A Brief History of the English Language

Feb 20 2018

Many English speakers believe that English is a Romance language. After all, many English words come from Latin. However, English is actually a West Germanic language. It is much more closely related to modern German than it is to French! To understand why, we will delve into the history of English.

Britain was once inhabited by numerous Celtic tribes, but was occupied by the Roman Empire from the 1st through the 4th centuries A.D. During this time the Romans ruled over the local Celtic population, who spoke various Celtic languages.

Old English displaced the Celtic languages that had previously been widely spoken in Britain. English originated from Anglo-Frisian dialects brought to Britain in the 5th through the 7th centuries by Germanic invaders and settlers from what are now northwest Germany, Denmark, and the Netherlands. These people are now referred to by historians as Anglo-Saxons.

In the meantime, the Vikings invaded and settled on the east coast of England, bringing with them a few new words, such as want, take, weak, and slaughter. Notably, the Norse gave English the pronoun they and reinforced the use of the word are in lieu of other Old English conjugations of to be like sind, which is for example still used in modern German.

When Norman invaders from France conquered the Anglo-Saxons at the famous Battle of Hastings in 1066, they brought with them their language, a dialect of Old French. For a time, the lower classes in Britain spoke Old English and the upper classes spoke Old French. This led to there being two words for many concepts in modern English; one derived from old English, and one from French. A classic example is the various names English speakers have for meats. Cows make beef, pigs make pork, and deer make venison. The 19th century novelist Sir Walter Scott succinctly characterized this linguistic duality: “The Anglo-Saxon raised the food, the Norman Frenchman ate it.”

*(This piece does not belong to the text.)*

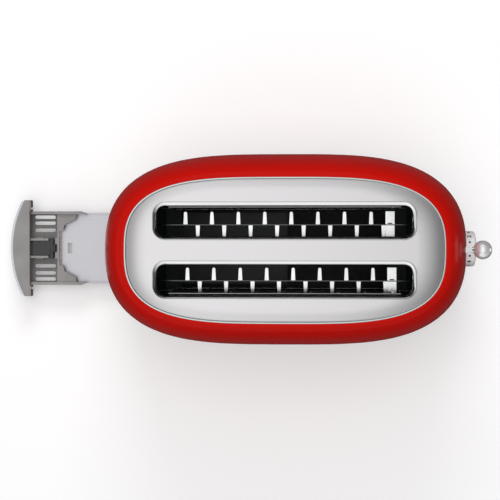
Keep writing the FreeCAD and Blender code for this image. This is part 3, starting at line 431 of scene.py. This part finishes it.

The Norman invasion also changed the way that some Old English words were spelled and pronounced. French-speaking scribes heard the English spoken around them and attempted to transcribe what they heard. They inevitably ascribed French spelling rules to English words. For example, the word cwen was written as queen. Similarly, cirice was written church. The letter c often replaced the letter s in words like cell or circle.

As time went on, the Norman lords and Anglo-Saxon servants eventually developed a way of communicating with each other through a common language. This language took the basic Germanic foundation and added a new layer of French words. All the most common words for simple, everyday things were Germanic, and words for more sophisticated things and ideas came from French. In the process, much of the complicated grammar typical of Germanic languages disappeared, as did many of the irregular plurals (although they missed a few, like “children”). The result was a language known as Middle English, epitomized in Geoffrey Chaucer’s famous work The Canterbury Tales, which was written in the 14th century.

Modern English was spoken from the early 16th century up to the present. It evolved from the dialect of English spoken in England’s capital city, London. The Great Vowel Shift marks the transition from middle English to modern English. Almost all English long vowels changed their pronunciation. Prior to the Shift, English vowel pronunciation more closely resembled that of modern German. For example, boot used to be pronounced “boat,” and see used to be pronounced like “seh.”

Modern English was also heavily influenced by the advent of the printing press. Printers often were not native English speakers, and this influenced English spelling. For example, Dutch printers gave many English words Dutch spellings, such as with the letter combination gh: ghost, aghast, gherkin.

In the 16th and 17th centuries, scholars attempted to modify English spelling to reflect the classical roots of many words. For example, the word dette became debt, to mirror its Latin origin debitum, and rime became rhyme, to reflect the Greek rhytmus. But scholars didn’t always get it right! Iland became island, supposedly having come from the Latin insula, but the word actually originates from Old English. In their zeal, scholars actually over-latinized English spelling!

By the end of the 17th century, English had more or less assumed a form recognizable to us today. The language continues to evolve, this time for different reasons than before. English is beyond doubt the modern lingua franca. Among global English speakers, native speakers are in the minority. This means that English creoles and regional dialects are emerging throughout the world. For example, in Singapore there is a creole known as Singlish, which is a combination of English, Chinese, Malay, and even Tamil. Despite the government’s “Speak Good English” campaign, Singlish is gaining traction in the region.

No doubt English has an interesting future ahead as a world language. As we are seeing today, various forms of English are evolving throughout the world, which may perhaps even develop into their own fully fledged languages some day. It is very possible that, in the distant future, modern English will be regarded much as Latin is today — as the progenitor of an entire language family.